Source data
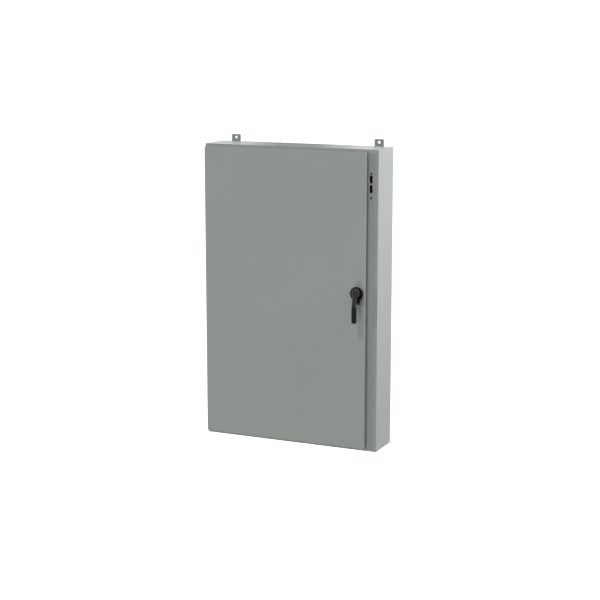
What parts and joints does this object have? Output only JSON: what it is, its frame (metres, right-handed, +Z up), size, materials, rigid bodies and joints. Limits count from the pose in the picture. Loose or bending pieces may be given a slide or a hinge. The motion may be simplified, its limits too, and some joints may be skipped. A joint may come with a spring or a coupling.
{
  "type": "automatic transfer switch",
  "caption": "Wall-mounted grey steel transfer switch cabinet: hinged door with padlocking lever and latch rods, slotted flange, motor transfer carriage between two switches.",
  "frame": {"origin": "centre of the four wall holes, on the wall plane", "axes": "+X to the right seen from the front, -Y out of the wall through the door, +Z up"},
  "size_m": [0.9515, 0.2692, 1.594],
  "materials": {
    "shell_paint": "semi-gloss grey powder coat",
    "panel_paint": "white powder coat",
    "zinc_steel": "zinc plated",
    "handle_black": "black textured powder coat",
    "switch_plastic": "moulded thermoset",
    "guide_plastic": "moulded nylon",
    "controller_plastic": "moulded polycarbonate",
    "duct_plastic": "extruded grey PVC",
    "pocket_plastic": "moulded polystyrene",
    "copper_bar": "bare copper",
    "brass_stud": "brass",
    "lug_aluminium": "tin plated aluminium",
    "cast_aluminium": "die cast",
    "insulator_red": "glass polyester",
    "frame_paint": "dark grey paint",
    "motor_paint": "dark enamel",
    "display_glass": "clear window over a dark display",
    "core_iron": "varnished laminations",
    "coil_copper": "enamelled wire under tape",
    "relay_plastic": "translucent relay covers",
    "terminal_plastic": "polyamide",
    "wire_red": "PVC insulation",
    "gasket_rubber": "closed-cell neoprene",
    "manual_orange": "moulded hand grip",
    "toggle_white": "moulded"
  },
  "bodies": {
    "enclosure": {"back_sheet": "shell_paint", "left_side": "shell_paint", "right_side": "shell_paint", "top_cap": "shell_paint", "bottom_cap": "shell_paint", "mounting_feet": "shell_paint", "panel_studs": "zinc_steel", "sub_panel": "panel_paint", "panel_nuts": "zinc_steel", "hinge_body_leaf": "shell_paint", "hinge_pin": "zinc_steel", "ground_stud": "brass_stud", "ground_bar": "copper_bar", "neutral_bar": "copper_bar", "bar_insulators": "insulator_red", "normal_switch_base": "switch_plastic", "normal_switch_cover": "switch_plastic", "emergency_switch_base": "switch_plastic", "emergency_switch_cover": "switch_plastic", "terminal_lugs": "lug_aluminium", "load_bus": "copper_bar", "lug_screws": "zinc_steel", "phase_barriers": "insulator_red", "operator_frame": "frame_paint", "guide_rods": "zinc_steel", "gear_housing": "cast_aluminium", "drive_motor": "motor_paint", "controller_case": "controller_plastic", "controller_display": "display_glass", "transformer_core": "core_iron", "transformer_coil": "coil_copper", "din_rails": "zinc_steel", "relays": "relay_plastic", "terminal_blocks": "terminal_plastic", "wire_ducts": "duct_plastic", "duct_covers": "duct_plastic", "control_leads": "wire_red"},
    "door": {"door_pan": "shell_paint", "door_gasket": "gasket_rubber", "door_stiffeners": "shell_paint", "hinge_door_leaf": "shell_paint", "rod_guides": "guide_plastic", "document_pocket": "pocket_plastic", "escutcheon": "handle_black", "padlock_hasp": "handle_black", "shaft_bushing": "zinc_steel"},
    "handle": {"handle_lever": "handle_black", "handle_grip": "handle_black", "handle_shaft": "zinc_steel", "latch_cam": "zinc_steel"},
    "top_rod": {"top_rod": "zinc_steel"},
    "bottom_rod": {"bottom_rod": "zinc_steel"},
    "top_roller": {"top_roller": "guide_plastic"},
    "bottom_roller": {"bottom_roller": "guide_plastic"},
    "carriage": {"transfer_carriage": "zinc_steel"},
    "pinion": {"drive_pinion": "zinc_steel", "manual_handle": "manual_orange"},
    "normal_toggle": {"normal_toggle": "toggle_white"},
    "emergency_toggle": {"emergency_toggle": "toggle_white"},
    "test_button": {"test_button": "toggle_white"}
  },
  "joints": [
    {"name": "door_swing", "type": "hinge", "parent": "enclosure", "child": "door", "pos_m": [-0.4735, -0.20645, 0], "axis": [0, 0, -1], "range_deg": [0, 180]},
    {"name": "handle_turn", "type": "hinge", "parent": "door", "child": "handle", "pos_m": [0.37275, -0.2032, 0.047], "axis": [0, 1, 0], "range_deg": [0, 90]},
    {"name": "top_rod_slide", "type": "slide", "parent": "door", "child": "top_rod", "axis": [0, 0, 1], "range_m": [-0.0283, 0]},
    {"name": "bottom_rod_slide", "type": "slide", "parent": "door", "child": "bottom_rod", "axis": [0, 0, 1], "range_m": [0, 0.0283]},
    {"name": "top_roller_spin", "type": "hinge", "parent": "top_rod", "child": "top_roller", "pos_m": [0.38775, -0.192, 0.72525], "axis": [1, 0, 0], "continuous": true},
    {"name": "bottom_roller_spin", "type": "hinge", "parent": "bottom_rod", "child": "bottom_roller", "pos_m": [0.35775, -0.192, -0.72525], "axis": [1, 0, 0], "continuous": true},
    {"name": "carriage_slide", "type": "slide", "parent": "enclosure", "child": "carriage", "axis": [0, 0, 1], "range_m": [-0.03057, 0]},
    {"name": "pinion_turn", "type": "hinge", "parent": "enclosure", "child": "pinion", "pos_m": [0.0461, -0.148, 0.06], "axis": [0, 1, 0], "range_deg": [-109.6, 0]},
    {"name": "normal_toggle_tilt", "type": "hinge", "parent": "enclosure", "child": "normal_toggle", "pos_m": [-0.11, -0.1, 0.25], "axis": [1, 0, 0], "range_deg": [0, 34.1]},
    {"name": "emergency_toggle_tilt", "type": "hinge", "parent": "enclosure", "child": "emergency_toggle", "pos_m": [-0.11, -0.1, -0.13], "axis": [1, 0, 0], "range_deg": [0, 34.1]},
    {"name": "test_button_press", "type": "slide", "parent": "enclosure", "child": "test_button", "axis": [0, 1, 0], "range_m": [0, 0.003], "stiffness_N_per_m": 400, "springref_m": -0.002}
  ],
  "couplings": [
    {"joint": "top_rod_slide", "follows": "handle_turn", "m_per_rad": -0.018006},
    {"joint": "bottom_rod_slide", "follows": "handle_turn", "m_per_rad": 0.018006},
    {"joint": "pinion_turn", "follows": "carriage_slide", "rad_per_m": 62.5},
    {"joint": "normal_toggle_tilt", "follows": "carriage_slide", "rad_per_m": -19.41},
    {"joint": "emergency_toggle_tilt", "follows": "carriage_slide", "rad_per_m": -19.41}
  ]
}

Exercise brief
Reproduce every line of the material above exactly.

Complete response
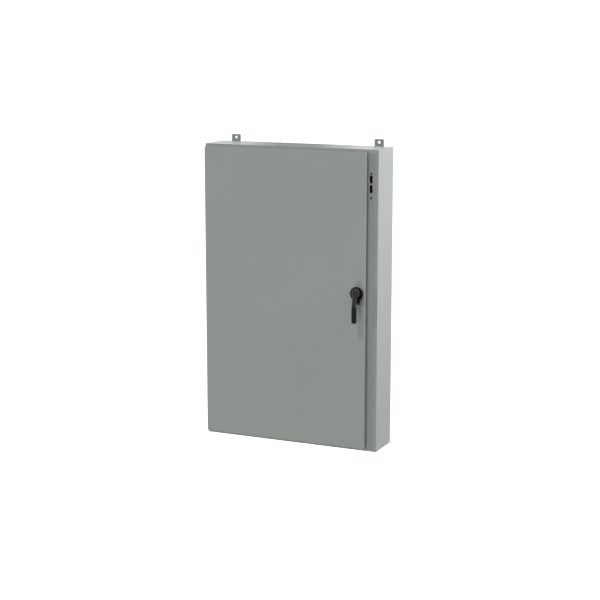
What parts and joints does this object have? Output only JSON: what it is, its frame (metres, right-handed, +Z up), size, materials, rigid bodies and joints. Limits count from the pose in the picture. Loose or bending pieces may be given a slide or a hinge. The motion may be simplified, its limits too, and some joints may be skipped. A joint may come with a spring or a coupling.
{
  "type": "automatic transfer switch",
  "caption": "Wall-mounted grey steel transfer switch cabinet: hinged door with padlocking lever and latch rods, slotted flange, motor transfer carriage between two switches.",
  "frame": {"origin": "centre of the four wall holes, on the wall plane", "axes": "+X to the right seen from the front, -Y out of the wall through the door, +Z up"},
  "size_m": [0.9515, 0.2692, 1.594],
  "materials": {
    "shell_paint": "semi-gloss grey powder coat",
    "panel_paint": "white powder coat",
    "zinc_steel": "zinc plated",
    "handle_black": "black textured powder coat",
    "switch_plastic": "moulded thermoset",
    "guide_plastic": "moulded nylon",
    "controller_plastic": "moulded polycarbonate",
    "duct_plastic": "extruded grey PVC",
    "pocket_plastic": "moulded polystyrene",
    "copper_bar": "bare copper",
    "brass_stud": "brass",
    "lug_aluminium": "tin plated aluminium",
    "cast_aluminium": "die cast",
    "insulator_red": "glass polyester",
    "frame_paint": "dark grey paint",
    "motor_paint": "dark enamel",
    "display_glass": "clear window over a dark display",
    "core_iron": "varnished laminations",
    "coil_copper": "enamelled wire under tape",
    "relay_plastic": "translucent relay covers",
    "terminal_plastic": "polyamide",
    "wire_red": "PVC insulation",
    "gasket_rubber": "closed-cell neoprene",
    "manual_orange": "moulded hand grip",
    "toggle_white": "moulded"
  },
  "bodies": {
    "enclosure": {"back_sheet": "shell_paint", "left_side": "shell_paint", "right_side": "shell_paint", "top_cap": "shell_paint", "bottom_cap": "shell_paint", "mounting_feet": "shell_paint", "panel_studs": "zinc_steel", "sub_panel": "panel_paint", "panel_nuts": "zinc_steel", "hinge_body_leaf": "shell_paint", "hinge_pin": "zinc_steel", "ground_stud": "brass_stud", "ground_bar": "copper_bar", "neutral_bar": "copper_bar", "bar_insulators": "insulator_red", "normal_switch_base": "switch_plastic", "normal_switch_cover": "switch_plastic", "emergency_switch_base": "switch_plastic", "emergency_switch_cover": "switch_plastic", "terminal_lugs": "lug_aluminium", "load_bus": "copper_bar", "lug_screws": "zinc_steel", "phase_barriers": "insulator_red", "operator_frame": "frame_paint", "guide_rods": "zinc_steel", "gear_housing": "cast_aluminium", "drive_motor": "motor_paint", "controller_case": "controller_plastic", "controller_display": "display_glass", "transformer_core": "core_iron", "transformer_coil": "coil_copper", "din_rails": "zinc_steel", "relays": "relay_plastic", "terminal_blocks": "terminal_plastic", "wire_ducts": "duct_plastic", "duct_covers": "duct_plastic", "control_leads": "wire_red"},
    "door": {"door_pan": "shell_paint", "door_gasket": "gasket_rubber", "door_stiffeners": "shell_paint", "hinge_door_leaf": "shell_paint", "rod_guides": "guide_plastic", "document_pocket": "pocket_plastic", "escutcheon": "handle_black", "padlock_hasp": "handle_black", "shaft_bushing": "zinc_steel"},
    "handle": {"handle_lever": "handle_black", "handle_grip": "handle_black", "handle_shaft": "zinc_steel", "latch_cam": "zinc_steel"},
    "top_rod": {"top_rod": "zinc_steel"},
    "bottom_rod": {"bottom_rod": "zinc_steel"},
    "top_roller": {"top_roller": "guide_plastic"},
    "bottom_roller": {"bottom_roller": "guide_plastic"},
    "carriage": {"transfer_carriage": "zinc_steel"},
    "pinion": {"drive_pinion": "zinc_steel", "manual_handle": "manual_orange"},
    "normal_toggle": {"normal_toggle": "toggle_white"},
    "emergency_toggle": {"emergency_toggle": "toggle_white"},
    "test_button": {"test_button": "toggle_white"}
  },
  "joints": [
    {"name": "door_swing", "type": "hinge", "parent": "enclosure", "child": "door", "pos_m": [-0.4735, -0.20645, 0], "axis": [0, 0, -1], "range_deg": [0, 180]},
    {"name": "handle_turn", "type": "hinge", "parent": "door", "child": "handle", "pos_m": [0.37275, -0.2032, 0.047], "axis": [0, 1, 0], "range_deg": [0, 90]},
    {"name": "top_rod_slide", "type": "slide", "parent": "door", "child": "top_rod", "axis": [0, 0, 1], "range_m": [-0.0283, 0]},
    {"name": "bottom_rod_slide", "type": "slide", "parent": "door", "child": "bottom_rod", "axis": [0, 0, 1], "range_m": [0, 0.0283]},
    {"name": "top_roller_spin", "type": "hinge", "parent": "top_rod", "child": "top_roller", "pos_m": [0.38775, -0.192, 0.72525], "axis": [1, 0, 0], "continuous": true},
    {"name": "bottom_roller_spin", "type": "hinge", "parent": "bottom_rod", "child": "bottom_roller", "pos_m": [0.35775, -0.192, -0.72525], "axis": [1, 0, 0], "continuous": true},
    {"name": "carriage_slide", "type": "slide", "parent": "enclosure", "child": "carriage", "axis": [0, 0, 1], "range_m": [-0.03057, 0]},
    {"name": "pinion_turn", "type": "hinge", "parent": "enclosure", "child": "pinion", "pos_m": [0.0461, -0.148, 0.06], "axis": [0, 1, 0], "range_deg": [-109.6, 0]},
    {"name": "normal_toggle_tilt", "type": "hinge", "parent": "enclosure", "child": "normal_toggle", "pos_m": [-0.11, -0.1, 0.25], "axis": [1, 0, 0], "range_deg": [0, 34.1]},
    {"name": "emergency_toggle_tilt", "type": "hinge", "parent": "enclosure", "child": "emergency_toggle", "pos_m": [-0.11, -0.1, -0.13], "axis": [1, 0, 0], "range_deg": [0, 34.1]},
    {"name": "test_button_press", "type": "slide", "parent": "enclosure", "child": "test_button", "axis": [0, 1, 0], "range_m": [0, 0.003], "stiffness_N_per_m": 400, "springref_m": -0.002}
  ],
  "couplings": [
    {"joint": "top_rod_slide", "follows": "handle_turn", "m_per_rad": -0.018006},
    {"joint": "bottom_rod_slide", "follows": "handle_turn", "m_per_rad": 0.018006},
    {"joint": "pinion_turn", "follows": "carriage_slide", "rad_per_m": 62.5},
    {"joint": "normal_toggle_tilt", "follows": "carriage_slide", "rad_per_m": -19.41},
    {"joint": "emergency_toggle_tilt", "follows": "carriage_slide", "rad_per_m": -19.41}
  ]
}